Pour comprendre l’enjeu de ce rapprochement entre pudeur et beauté, il faut revenir au verset évoqué par le Talmud pour expliquer l’avis de Rabban Chimon ben Gamliel. Le contexte du verset est le suivant : après le Déluge, Noah plante une vigne et s’enivre de vin, il se dénude dans sa tente. Ham, l’un de ses fils, entre dans la tente, constate la nudité de son père, et court le raconter à ses deux frères. Ces derniers, Chem et Yèfèt, refuse de voir la nudité de leur père. Ils placent un vêtement sur leur épaule et, à reculons, épaule contre épaule, ils pénètrent dans la tente, et font tomber le vêtement sur leur père nu. En se réveillant, Noah maudit Ham et bénit Chem et Yèfèt.
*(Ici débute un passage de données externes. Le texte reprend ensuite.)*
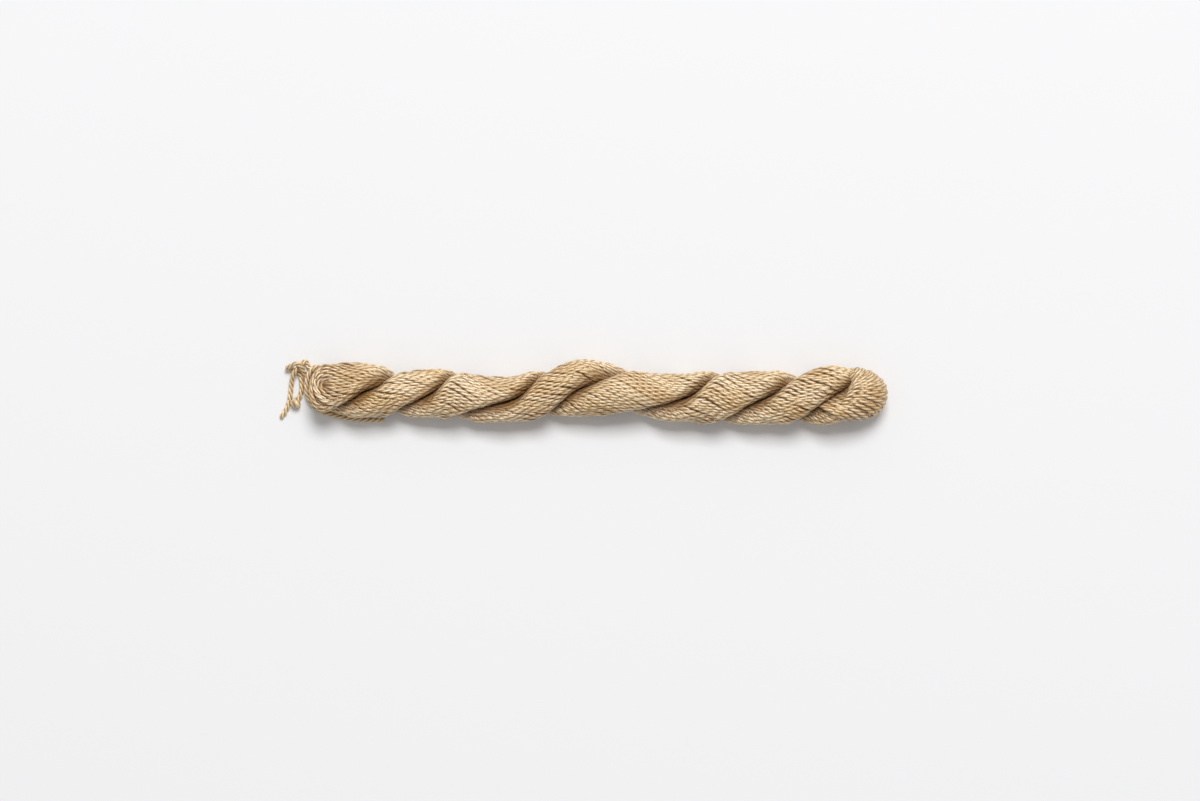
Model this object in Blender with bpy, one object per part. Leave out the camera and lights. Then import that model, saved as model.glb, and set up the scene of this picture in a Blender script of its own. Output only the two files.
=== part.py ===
"""A skein of silk embroidery thread: a long loop of thread, folded in two and twisted on itself.

The script builds three solids. The skein is one solid of the wound form and its two-ply twist. The tie
is the same thread, knotted at the skein's left end. The loose end is the end of the wound thread.
The frame is metres, +X along the skein to the right, +Y across it, +Z up. The skein lies on z = 0.
"""

import bpy
import numpy as np

# Driving sizes, in metres
MM = 0.001
THREAD_DIAMETER = 1.6 * MM
SKEIN_LENGTH = 201.2 * MM
AXIS_HEIGHT = 6.8 * MM
HEIGHT_SQUASH = 0.89
LEFT_CAP_LENGTH = 10.5 * MM
RIGHT_CAP_LENGTH = 13.0 * MM

# A ply's offset from the skein's axis, as a share of the half width with the plies side by side
PLY_OFFSET_SHARE = 0.43
# The groove fades out at both ends, where each ply turns back into the other
LEFT_GROOVE_FROM = -98.0 * MM
LEFT_GROOVE_FULL = -88.0 * MM
RIGHT_GROOVE_FULL = 83.0 * MM
RIGHT_GROOVE_TO = 94.0 * MM

# How finely the skein is cut into faces
POINTS_AROUND = 36
STATION_STEP = 2.1 * MM
CAP_STEPS = 6

# How finely the cords are cut into faces
TIE_STEP = 1.3 * MM
LOOSE_END_STEP = 2.4 * MM
CORD_BEVEL_RESOLUTION = 2

# Each row is a quarter turn of the twist. All lengths are in millimetres, and angles in degrees.
# x: distance along the skein from its middle
# groove: angle of the groove between the plies, 0 at -Y, 90 on top, 180 at +Y
# centre: how far the skein's axis bends towards +Y
# side_by_side: half width where the two plies lie side by side
# stacked: half width where one ply lies on the other
TWIST_COLUMNS = ("x", "groove", "centre", "side_by_side", "stacked")
TWIST = (
    (-101.0, -62, 2.0, 9.0, 9.6),
    (-92.6, 0, 0.8, 8.9, 9.4),
    (-81.8, 90, 0.6, 9.3, 7.8),
    (-71.3, 180, -0.4, 8.6, 6.4),
    (-58.3, 270, -0.6, 8.4, 6.8),
    (-49.9, 360, -1.0, 8.2, 7.3),
    (-29.3, 450, -2.3, 7.9, 7.1),
    (-18.4, 540, -0.5, 9.0, 7.1),
    (-5.9, 630, 1.4, 10.0, 6.9),
    (10.3, 720, 0.3, 9.2, 6.7),
    (30.2, 810, -2.0, 8.3, 7.3),
    (41.8, 900, -1.8, 8.9, 7.9),
    (58.1, 990, -1.8, 9.3, 7.6),
    (69.1, 1080, -1.8, 9.8, 7.5),
    (81.3, 1170, -1.1, 10.2, 8.2),
    (88.7, 1260, -0.8, 8.9, 9.6),
    (101.0, 1330, -0.6, 8.6, 9.4),
)

# Routes are chosen by hand, in millimetres: x, y and the height of the thread's middle
TIE_ROUTE = (
    (-111.6, -9.2, 0.85),
    (-110.0, -6.8, 0.85),
    (-108.9, -4.2, 0.85),
    (-108.3, -1.6, 0.85),
    (-108.0, 1.0, 0.85),
    (-107.7, 3.5, 1.4),
    (-107.2, 5.5, 2.4),
    (-106.3, 7.3, 3.1),
    (-105.2, 8.7, 3.0),
    (-104.1, 10.0, 2.4),
    (-102.9, 10.8, 1.6),
    (-101.8, 10.2, 0.95),
    (-101.2, 8.9, 0.85),
    (-99.9, 7.8, 0.85),
    (-98.9, 6.6, 0.85),
    (-98.3, 5.0, 0.85),
    (-98.9, 3.5, 0.85),
    (-100.4, 3.0, 0.85),
    (-102.0, 4.2, 0.9),
    (-103.0, 6.1, 1.9),
    (-103.7, 7.9, 3.5),
    (-104.6, 9.4, 4.8),
    (-105.9, 9.8, 4.9),
    (-107.2, 9.3, 3.8),
    (-108.4, 8.8, 2.9),
    (-109.3, 8.2, 1.9),
    (-108.5, 7.4, 1.0),
    (-107.0, 7.1, 0.85),
    (-105.3, 6.9, 0.85),
    (-104.6, 5.6, 0.85),
    (-104.3, 3.8, 0.85),
    (-104.2, 2.1, 0.85),
    (-104.4, 0.3, 0.85),
    (-104.9, -1.5, 0.85),
    (-105.9, -3.0, 0.95),
)
LOOSE_END_ROUTE = (
    (-97.6, 8.9, 3.1),
    (-100.1, 8.2, 3.4),
    (-101.7, 5.9, 3.5),
    (-102.1, 2.8, 3.5),
    (-101.9, -0.4, 3.1),
    (-100.9, -3.6, 2.3),
    (-99.3, -6.4, 1.5),
    (-97.2, -8.1, 1.1),
    (-94.7, -9.1, 0.9),
    (-90.9, -9.8, 0.85),
    (-86.7, -10.1, 0.85),
    (-82.5, -10.1, 0.85),
    (-78.6, -9.8, 0.85),
    (-75.4, -9.5, 0.85),
)

# Colours from the photograph, as linear RGB
SILK_COLOUR = (0.55, 0.39, 0.20, 1.0)
TIE_COLOUR = (0.58, 0.42, 0.22, 1.0)


def material(name, colour, roughness):
    """A plain Principled material."""
    made = bpy.data.materials.new(name)
    made.use_nodes = True
    shader = made.node_tree.nodes["Principled BSDF"]
    shader.inputs["Base Color"].default_value = colour
    shader.inputs["Roughness"].default_value = roughness
    shader.inputs["Metallic"].default_value = 0.0
    return made


def twist_at(x):
    """The twist table's other columns at distances x, each on a smooth curve through its rows.

    Between two rows a value follows the cubic whose slope at each row is that of the chord from the row
    before to the row after.
    """
    rows = np.array(TWIST)
    knots = rows[:, 0] * MM
    values = rows[:, 1:]
    slopes = np.gradient(values, knots, axis=0)
    i = np.clip(np.searchsorted(knots, x) - 1, 0, len(knots) - 2)
    span = knots[i + 1] - knots[i]
    t = ((x - knots[i]) / span)[:, None]
    start = (1 + 2 * t) * (1 - t) ** 2 * values[i] + t * (1 - t) ** 2 * slopes[i] * span[:, None]
    end = t**2 * (3 - 2 * t) * values[i + 1] + t**2 * (t - 1) * slopes[i + 1] * span[:, None]
    columns = dict(zip(TWIST_COLUMNS[1:], (start + end).T))
    columns["groove"] = np.radians(columns["groove"])
    for name in ("centre", "side_by_side", "stacked"):
        columns[name] = columns[name] * MM
    return columns


def smooth_step(x, low, high):
    """0 below low and 1 above high, with a cubic between that is level at both."""
    t = np.clip((x - low) / (high - low), 0.0, 1.0)
    return t * t * (3 - 2 * t)


def stations():
    """Distances along the skein at which its section is set, and each section's size against its full one.

    Over the caps the size follows a quarter ellipse, from nothing at the tip to one.
    """
    half = SKEIN_LENGTH / 2
    turn = np.linspace(0, np.pi / 2, CAP_STEPS + 1)[1:-1]
    left = -half + LEFT_CAP_LENGTH * (1 - np.cos(turn))
    right = half - RIGHT_CAP_LENGTH * (1 - np.cos(turn))
    body_from = -half + LEFT_CAP_LENGTH
    body_to = half - RIGHT_CAP_LENGTH
    body = np.linspace(body_from, body_to, round((body_to - body_from) / STATION_STEP) + 1)
    x = np.concatenate([left, body, right[::-1]])
    size = np.concatenate([np.sin(turn), np.ones(len(body)), np.sin(turn)[::-1]])
    return x, size


def skein_points(x, size):
    """Points of the skein's surface, one ring for each station.

    Each ply's section is an ellipse whose centre is off the axis, a quarter turn from the groove. The
    radius in a direction is where the ray from the axis leaves the further ellipse, which leaves a sharp
    groove where the two cross. What would sink below the surface it lies on is flattened against it.
    """
    twist = twist_at(x)
    around = np.arange(POINTS_AROUND) * 2 * np.pi / POINTS_AROUND
    starts = smooth_step(x, LEFT_GROOVE_FROM, LEFT_GROOVE_FULL)
    ends = 1 - smooth_step(x, RIGHT_GROOVE_FULL, RIGHT_GROOVE_TO)
    offset = (twist["side_by_side"] * PLY_OFFSET_SHARE * starts * ends)[:, None]
    deep = twist["side_by_side"][:, None] - offset
    wide = twist["stacked"][:, None]
    towards_ply = np.abs(np.sin(around))
    along_groove = np.cos(around)
    squares = towards_ply**2 / deep**2 + along_groove**2 / wide**2
    middle = offset * towards_ply / deep**2
    radius = (middle + np.sqrt(middle**2 - squares * (offset**2 / deep**2 - 1))) / squares
    radius = radius * size[:, None]
    angle = twist["groove"][:, None] + around
    y = twist["centre"][:, None] - radius * np.cos(angle)
    z = AXIS_HEIGHT + HEIGHT_SQUASH * radius * np.sin(angle)
    return np.stack([np.broadcast_to(x[:, None], y.shape), y, np.maximum(z, 0.0)], axis=2)


def lofted_mesh(name, rings, tips):
    """A closed mesh through rings of points, with a fan of triangles to the tip at each end."""
    count, around = rings.shape[:2]
    points = np.concatenate([rings.reshape(-1, 3), tips])
    first_tip = count * around
    last_tip = first_tip + 1
    last_ring = (count - 1) * around
    faces = []
    for ring in range(count - 1):
        here = ring * around
        for k in range(around):
            after = (k + 1) % around
            faces.append((here + k, here + around + k, here + around + after, here + after))
    for k in range(around):
        after = (k + 1) % around
        faces.append((first_tip, k, after))
        faces.append((last_tip, last_ring + after, last_ring + k))
    mesh = bpy.data.meshes.new(name)
    mesh.from_pydata(points.tolist(), [], faces)
    mesh.validate()
    mesh.shade_smooth()
    return mesh


def smooth_route(route, step):
    """Points about a step apart on a smooth curve through a route's own points."""
    points = np.array(route) * MM
    before = np.vstack([2 * points[0] - points[1], points[:-2]])
    after = np.vstack([points[2:], 2 * points[-1] - points[-2]])
    t = np.linspace(0, 1, 13)[:-1, None, None]
    a = points[:-1]
    b = points[1:]
    bend_a = (b - before) / 2
    bend_b = (after - a) / 2
    curve = (
        (1 + 2 * t) * (1 - t) ** 2 * a
        + t * (1 - t) ** 2 * bend_a
        + t**2 * (3 - 2 * t) * b
        + t**2 * (t - 1) * bend_b
    )
    fine = np.vstack([curve.transpose(1, 0, 2).reshape(-1, 3), points[-1:]])
    along = np.concatenate([[0], np.cumsum(np.linalg.norm(np.diff(fine, axis=0), axis=1))])
    at = np.linspace(0, along[-1], round(along[-1] / step) + 1)
    return np.stack([np.interp(at, along, fine[:, k]) for k in range(3)], axis=1)


def cord(name, route, step, collection, finish):
    """A round thread along a route, with closed ends."""
    points = smooth_route(route, step)
    curve = bpy.data.curves.new(name, "CURVE")
    curve.dimensions = "3D"
    curve.bevel_depth = THREAD_DIAMETER / 2
    curve.bevel_resolution = CORD_BEVEL_RESOLUTION
    curve.use_fill_caps = True
    spline = curve.splines.new("POLY")
    spline.points.add(len(points) - 1)
    for spot, place in zip(spline.points, points):
        spot.co = (*place, 1.0)
    curve.materials.append(finish)
    thread = bpy.data.objects.new(name, curve)
    collection.objects.link(thread)
    return thread


def skein(collection):
    """The wound form: two plies twisted round each other, joined by the fold at the right end."""
    x, size = stations()
    rings = skein_points(x, size)
    half = SKEIN_LENGTH / 2
    ends = twist_at(np.array([-half, half]))
    tips = np.array([(-half, ends["centre"][0], AXIS_HEIGHT), (half, ends["centre"][1], AXIS_HEIGHT)])
    mesh = lofted_mesh("skein", rings, tips)
    mesh.materials.append(material("silk", SILK_COLOUR, 0.45))
    made = bpy.data.objects.new("skein", mesh)
    collection.objects.link(made)
    return made


for old in list(bpy.data.objects):
    bpy.data.objects.remove(old, do_unlink=True)
hank = bpy.data.collections.new("thread_skein")
bpy.context.scene.collection.children.link(hank)
tie_finish = material("tie_silk", TIE_COLOUR, 0.45)
skein(hank)
cord("tie", TIE_ROUTE, TIE_STEP, hank, tie_finish)
cord("loose_end", LOOSE_END_ROUTE, LOOSE_END_STEP, hank, tie_finish)
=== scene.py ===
"""The looks of a skein of silk embroidery thread, lying on a pale surface and seen from straight above."""

import bpy
import numpy as np
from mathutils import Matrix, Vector


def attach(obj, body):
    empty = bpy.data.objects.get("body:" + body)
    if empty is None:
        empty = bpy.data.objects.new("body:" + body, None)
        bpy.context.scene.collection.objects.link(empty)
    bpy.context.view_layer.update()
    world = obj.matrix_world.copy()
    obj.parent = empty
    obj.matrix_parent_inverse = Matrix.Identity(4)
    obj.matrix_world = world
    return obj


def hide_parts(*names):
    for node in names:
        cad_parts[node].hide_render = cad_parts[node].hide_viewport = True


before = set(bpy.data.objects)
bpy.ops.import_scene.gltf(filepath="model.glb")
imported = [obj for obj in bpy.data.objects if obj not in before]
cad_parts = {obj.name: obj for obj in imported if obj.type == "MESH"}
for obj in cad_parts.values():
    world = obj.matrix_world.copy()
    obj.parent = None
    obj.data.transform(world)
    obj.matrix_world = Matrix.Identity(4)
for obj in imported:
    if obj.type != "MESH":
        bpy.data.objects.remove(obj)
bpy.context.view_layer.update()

# The surface, the light and the camera
# The surface is a large pale matt sheet. The light is a soft box beyond the skein's far side, so the
# shadow falls towards the viewer, and an even pale surround. The camera looks straight down.
MM = 0.001
FLOOR_HALF_SIDE = 1.5
FLOOR_HEIGHT = -0.05 * MM
FLOOR_COLOUR = (0.84, 0.84, 0.85, 1.0)
VIEW_WIDTH = 420 * MM
VIEW_CENTRE = (0.1 * MM, -3.0 * MM)
LENS = 100.0
SENSOR = 36.0
KEY_PLACE = (0.28, 1.75, 2.94)
KEY_SIZE = 1.4
KEY_POWER = 96.0
SURROUND_COLOUR = (1.0, 1.0, 1.0, 1.0)
SURROUND_STRENGTH = 0.415

floor_corners = np.array([(-1, -1), (1, -1), (1, 1), (-1, 1)]) * FLOOR_HALF_SIDE
floor_mesh = bpy.data.meshes.new("floor")
floor_mesh.from_pydata([(x, y, FLOOR_HEIGHT) for x, y in floor_corners], [], [(0, 1, 2, 3)])
floor = bpy.data.objects.new("floor", floor_mesh)
bpy.context.scene.collection.objects.link(floor)
floor_paint = bpy.data.materials.new("floor_paint")
floor_paint.use_nodes = True
floor_shader = floor_paint.node_tree.nodes["Principled BSDF"]
floor_shader.inputs["Base Color"].default_value = FLOOR_COLOUR
floor_shader.inputs["Roughness"].default_value = 0.9
floor_mesh.materials.append(floor_paint)

camera_data = bpy.data.cameras.new("camera")
camera_data.lens = LENS
camera_data.sensor_width = SENSOR
camera_data.clip_start = 0.01
camera = bpy.data.objects.new("camera", camera_data)
camera.location = (*VIEW_CENTRE, VIEW_WIDTH * LENS / SENSOR)
bpy.context.scene.collection.objects.link(camera)
bpy.context.scene.camera = camera

key_data = bpy.data.lights.new("key", "AREA")
key_data.shape = "SQUARE"
key_data.size = KEY_SIZE
key_data.energy = KEY_POWER
key = bpy.data.objects.new("key", key_data)
key.location = KEY_PLACE
key.rotation_mode = "QUATERNION"
key.rotation_quaternion = (-Vector(KEY_PLACE)).to_track_quat("-Z", "Y")
bpy.context.scene.collection.objects.link(key)

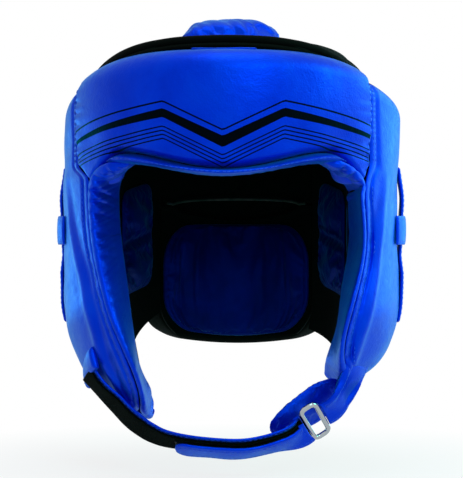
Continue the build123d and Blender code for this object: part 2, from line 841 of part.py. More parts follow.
def chin_ring():
    out = Vector(*RING_OUT).normalized()
    run = Vector(*RING_RUN)
    across = run.cross(out).normalized()
    lift = (STRAP_THICK + LOOP_THICK + HOOK_THICK) / 2
    plane = Plane(Vector(*RING_PLACE) + out * lift, x_dir=across, z_dir=across.cross(run) * -1)
    outline = plane * RectangleRounded(RING_LONG - 2 * RING_WIRE, RING_TALL - 2 * RING_WIRE, RING_CORNER)
    path = outline.wire()
    section = Plane(path @ 0, z_dir=path % 0) * Circle(RING_WIRE)
    return sweep(section, path=path)


def pillow_wire(centre, along, out, wide, thick):
    """Two arcs that meet at the pillow's side seams."""
    across = along.cross(out).normalized() * (wide / 2)
    lift = out.normalized() * (thick / 2)
    return closed_wire([centre - across, centre + across], [centre + lift, centre - lift])


def chin_pad():
    centres, outs = stations(CHIN_PAD_RUN)
    last = len(centres) - 1
    wires = []
    for index, centre in enumerate(centres):
        along = (centres[min(index + 1, last)] - centres[max(index - 1, 0)]).normalized()
        out = outs[index] - along * outs[index].dot(along)
        share = blend(PAD_END, 1 - PAD_END, index / last)
        swell = math.sin(math.pi * share) ** PAD_FULL
        wires.append(pillow_wire(
            centre, along, out, CHIN_PAD_WIDE * blend(PAD_NARROW, 1, swell), CHIN_PAD_THICK * swell))
    return loft(wires)


def keeper_patch():
    """Patch on the left cheek that the strap comes out of."""
    inner = wall(KEEPER_ANGLE) + GAP
    wires = []
    for step in range(KEEPER_STATIONS + 1):
        level = blend(KEEPER_BOTTOM, KEEPER_TOP, step / KEEPER_STATIONS)
        wires.append(lining_wire(
            -(KEEPER_ANGLE - KEEPER_HALF_ANGLE), -(KEEPER_ANGLE + KEEPER_HALF_ANGLE),
            inner, inner + KEEPER_THICK, level, KEEPER_SLOPE, 0.0))
    return loft(wires)


def make_chin():
    centres, outs = strap_stations()
    save("strap_keeper", keeper_patch())
    save("chin_strap", band(centres, outs, STRAP_WIDE, STRAP_THICK))
    lift = STRAP_THICK + GAP
    save("chin_loop_strip", band(centres, outs, LOOP_WIDE, LOOP_THICK, lift))
    lift += LOOP_THICK + TAIL_GAP
    tail = centres[TAIL_START:]
    tail_outs = outs[TAIL_START:]
    save("tail_hook_strip", band(tail, tail_outs, HOOK_WIDE, HOOK_THICK, lift))
    lift += HOOK_THICK + GAP
    save("strap_tail", band(tail, tail_outs, TAIL_WIDE, STRAP_THICK, lift, TAIL_SHIFT))
    save("chin_ring", chin_ring())
    near, near_outs = ring_approach(1)
    tab, tab_outs = stations(RING_TAB_RUN)
    save("ring_tab", band(
        near[::-1] + tab, near_outs + tab_outs, RING_TAB_WIDE, RING_TAB_THICK))
    save("chin_pad", chin_pad())


def make_crown():
    save("crown_cap", loft([cap_section(y) for y in CAP_STATIONS]))
    path = cap_binding(CAP_STATIONS[0] - CAP_BIND_RADIUS - GAP)
    section = Plane(path @ 0, z_dir=path % 0) * Circle(CAP_BIND_RADIUS)
    save("crown_binding", sweep(section, path=path, transition=Transition.ROUND))
    save("crown_pad", crown_pad())
    save("front_crown_tab", crown_tab(-1))
    save("rear_crown_tab", crown_tab(1))


os.makedirs("parts", exist_ok=True)
make_forehead()
make_brow_roll()
for side, name in ((-1, "left"), (1, "right")):
    make_side(side, name)
make_rear()
make_crown()
make_chin()
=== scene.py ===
# %% [markdown]
# # A boxing headgear, dressed
# The solids come packed as a frame that never moves. This lesson puts the visible leather,
# fabric, thread and metal round it. Sizes are in millimetres in the frame of the solids: the
# face looks along -Y, +X is on the right of the picture, +Z is up.
# %% Load the frame
import math
import bpy
import bmesh
import numpy as np
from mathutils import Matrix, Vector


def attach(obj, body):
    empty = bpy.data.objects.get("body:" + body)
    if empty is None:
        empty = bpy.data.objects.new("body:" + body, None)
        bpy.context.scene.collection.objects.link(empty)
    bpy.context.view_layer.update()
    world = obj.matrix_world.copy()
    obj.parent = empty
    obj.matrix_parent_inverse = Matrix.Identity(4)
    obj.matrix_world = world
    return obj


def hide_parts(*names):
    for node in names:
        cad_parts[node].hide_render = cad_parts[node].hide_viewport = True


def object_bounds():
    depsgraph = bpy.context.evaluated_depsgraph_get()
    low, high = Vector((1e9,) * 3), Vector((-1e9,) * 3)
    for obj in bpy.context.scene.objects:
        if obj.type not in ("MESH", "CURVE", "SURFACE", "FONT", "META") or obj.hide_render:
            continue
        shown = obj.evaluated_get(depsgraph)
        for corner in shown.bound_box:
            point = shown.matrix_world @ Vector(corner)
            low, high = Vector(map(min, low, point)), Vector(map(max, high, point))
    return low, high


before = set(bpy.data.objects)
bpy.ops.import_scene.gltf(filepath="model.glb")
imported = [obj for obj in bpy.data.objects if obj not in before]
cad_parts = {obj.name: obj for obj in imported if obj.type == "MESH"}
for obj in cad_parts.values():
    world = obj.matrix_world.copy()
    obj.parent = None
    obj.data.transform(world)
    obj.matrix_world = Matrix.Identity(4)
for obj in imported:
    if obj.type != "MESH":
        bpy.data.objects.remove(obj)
cad_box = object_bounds()

# %% [markdown]
# The padded wall goes round the head. A place on it is an angle from the front, a depth
# out from the lining, and a height. The cheeks and the nape draw in below the ears. The
# wall could be sculpted, but a formula keeps every piece seated on its neighbour.
# %% The wall
HALF_WIDTH, FRONT, REAR = 84.0, 98.0, 100.0
WALL_FRONT, WALL_SIDE, WALL_REAR = 30.0, 33.5, 30.0
RIM_ROLL, LINING, CROWN = 13.0, 2.5, 3.0
SEAMS = {1: 57.5, -1: 63.5}
SEAM_REAR = 138.0
SEAM_GAP = 0.3      # degrees that a panel stops short of its seam
ARC = 2.1           # mm of the wall's face to a degree
FOAM_IN = 2.9       # depth where the foam starts
FACE = 31.0         # depth near the leather's face, for lines of thread
FOAM_FILL, LINING_FILL = 0.8, 0.3
SIDES = ((-1, "left"), (1, "right"))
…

Il y aurait beaucoup à dire sur cet épisode. Contentons-nous de ce qui nous concerne le plus directement. Chem et Yèfèt sont bénis par leur père pour leur respect pour sa pudeur. Ils sont loués, et considérés comme les pères de l’humanité civilisée, pour avoir refusé de regarder la simple nature s’étalant sous leurs yeux, et pour avoir marqué un écart vis-à-vis de la grossièreté et la crudité du corps. En cela consiste leur proximité. Même s’ils agirent pour des motifs différents, l’un par pudeur l’autre par amour du beau, et même si leurs actes portent des sens différents, ils se retrouvèrent frères devant la nudité de leur père. Chem et Yèfèt ont produit des mondes de culture foncièrement disjoints, car le souci de la pudeur n’est pas l’amour de la beauté, et les divergences pointées dans la première partie en témoignent amplement ; il existe pourtant un rapport suffisamment profond entre ces deux démarches pour qu’en certains points cruciaux ces mondes de culture se trouvent encore agir de concert. De cette proximité dans la différence, de la beauté de Yèfèt et de la pudeur de Chem, témoigne le statut d’exception dont a joui la langue grecque vis-à-vis de la langue de la Torah. Dans leur rapport au corps et à ses moeurs, dans leur recul face à certaines exhibitions, dans l’effacement dont elle affecte nécessairement certaines de ses parties, et au bout du compte, dans le respect que chacune lui témoigne à sa manière, elles sont sœur d’un même père.
Conclusion
Comment juger finalement de ce qu’enseigne le Talmud au sujet de la beauté ? Comment conjuguer la haine du beau et son privilège exorbitant de remplacer à bon droit la pudeur, et d’être la langue de la Torah ? Suffit-il de distinguer les aspects divers d’un problème profond, passionné et complexe ? Il faut, c’est vrai, tenir pour règle éthique et intellectuelle fondamentale que le souci de la beauté de son corps tient trop de la vanité de l’ego pour constituer un souci raisonnable. Et les rodomontades de Socrate sur le beau en soi laissent le talmudiste froid. Il y perd pourtant les mathématiques ; perte que l’on peut, certes, apprécier différemment, mais qui n’en constitue pas moins une étrange lacune. Il faut, cependant, reconnaître aussi que l’amour du beau est tout le contraire de l’impudeur. Ce qui n’est un jugement esthétique mais bien un jugement éthique sur les mœurs de l’amant du beau. Peut-on se contenter ensuite de dire qu’il délire, alors que sa langue est digne de recevoir l’enseignement de la Torah ? On jugera qu’il y dans ce texte trop de paradoxes, on aura raison. Cela n’infirme pas, toutefois, ce qui est exposé ici ; seulement la capacité de notre esprit à dominer les problèmes qui touchent notre rapport au corps.